Finite-size scaling of the staggered magnetization for $t_{\perp }=t$ (top) and $t_{\perp }=2t$ (bottom). For couplings $U/t\ge 4$, linear fits were performed (solid lines).

Figure 9

Comparison of the antiferromagnetic structure factor of the weakly interacting system and the noninteracting static susceptibility ${\chi }_0^{+-}\left(\mathit{Q}\right)$ at finite temperature $T={10}^{-4}t$ (blue dots) for different linear lengths $L$. A quadratic function may be fitted to the susceptibility data for lengths $L$ that are multiples of 12 (blue solid line).

Figure 10

Comparison of the single-particle gaps from HFMFT (solid and dashed lines), QMC (red dots and black squares), and the critical scale from fRG (blue triangles). Left: Single-layer case.

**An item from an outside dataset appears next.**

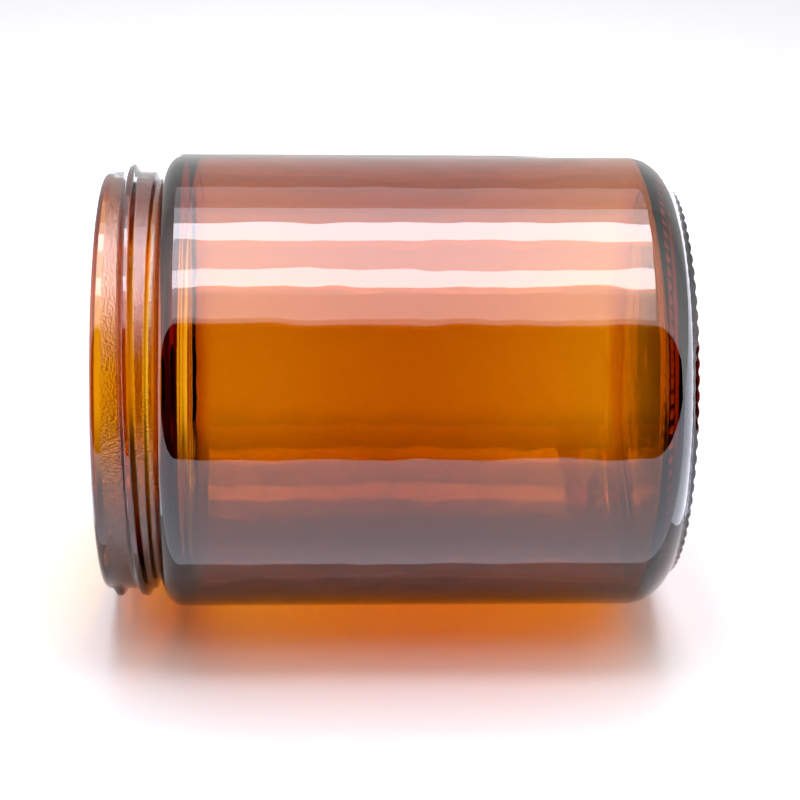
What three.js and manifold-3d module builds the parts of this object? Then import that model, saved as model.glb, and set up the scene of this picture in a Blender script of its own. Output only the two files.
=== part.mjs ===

Right: Bilayer system with $t_{\perp }=2t$.

Figure 11

Finite-size scaling analysis of the rescaled antiferromagnetic structure factor around the AF-BI transition, assuming $\beta =0.369$ and $\nu =0.711$. The crossing points indicate the critical coupling $U_c/t$ of the transition.

Figure 12

Data collapse analysis of the rescaled antiferromagnetic structure factor around the AF-BI transition, assuming $\beta =0.369$ and $\nu =0.711$.

Figure 13

Apparent crossings of the rescaled structure factor data for $t_{\perp }=0$ (left panel) and $t_{\perp }=2t$ (right panel) in the lower-$U$ region, indicative of the crossover in the nature of the AF state.

Figure 14

Left panel: Effective low-energy interaction vertex in units of $t$ for the orbital combination ${\lambda }_1={\lambda }_2={\lambda }_3={\lambda }_4$ for three choices of $t_{\perp }\in \{2t,3.5t,3.9t\}$ (from top to bottom) at fixed on-site interaction $U=6t$. The conventions are identical to the ones in Fig. 5. Right panel: Interaction vertex profile for fixed $k_1$ at patch 1 for the $t_{\perp }$ from the left panel. This corresponds to a horizontal cut of the interaction vertices shown in the left panel. The flat line in the bottom (green) shows the value of the initial interaction.

Figure 15

Flow of the width $C_{\Lambda }$ for three choices of $t_{\perp }\in \{3t,3.5t,3.9t\}$ (solid, dashed, and dotted line, respectively) at fixed on-site interaction $U=6t$.